9.5 Reward Shaping Matters More Than Architecture
Our biggest breakthroughs came from reward design, not model design. Absolute volatility reward (Experiment 12) and penalty-augmented reward (Experiment 13) produced more learning progress than 11 architecture experiments combined.
9.6 The 2-Bar Hold Trap
Without hold-time penalties, PPO converges to "enter, hold 2 bars, close" — the shortest path to positive expected reward under a volatility-based reward. This degenerate strategy must be explicitly penalized.
9.7 Never Freeze the Action Head
In curriculum learning, we initially froze the action head during the direction phase to prevent catastrophic forgetting of timing. This was counterproductive: the backbone needs timing gradients (rho = 0.258) to maintain its representations. With the action head frozen, direction accuracy dropped to 44% — worse than random.
10. Conclusion
After 15 experiments, 3 direction-specific test runs, 14 features across 2 feature families, and both statistical and RL approaches, we conclude that hourly forex OHLC data does not contain sufficient directional signal for profitable RL-based direction prediction. The ceiling of approximately 51% accuracy is an information-theoretic limit set by the underlying signal strength (rho = 0.037), not a failure of model capacity or optimization.

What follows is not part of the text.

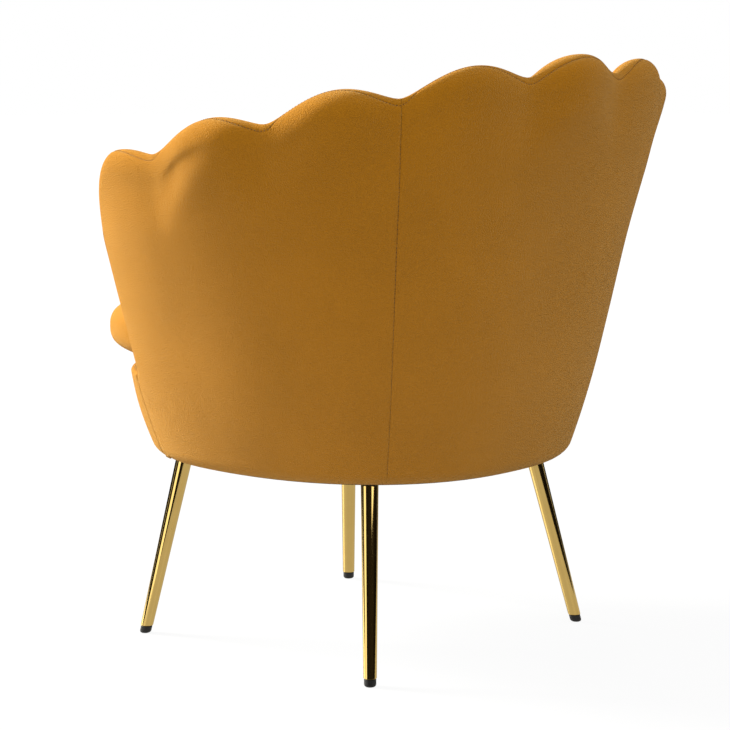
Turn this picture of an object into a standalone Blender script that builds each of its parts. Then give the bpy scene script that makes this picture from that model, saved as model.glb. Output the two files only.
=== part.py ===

The volatility signal (rho = 0.258) is real and learnable. A practical system should exploit volatility timing while seeking directional signal from external data sources — yield curve differentials, implied volatility surfaces, order flow, or sentiment indicators — that are not present in OHLC price data alone.
The efficient market hypothesis, it turns out, is a reasonable approximation for major forex pairs at the hourly timescale. Direction is hard precisely because it is the prediction that the market works hardest to eliminate.
Research conducted using 10 years of hourly data across 9 major forex pairs. All experiments run on NVIDIA GPU infrastructure using PyTorch and PPO.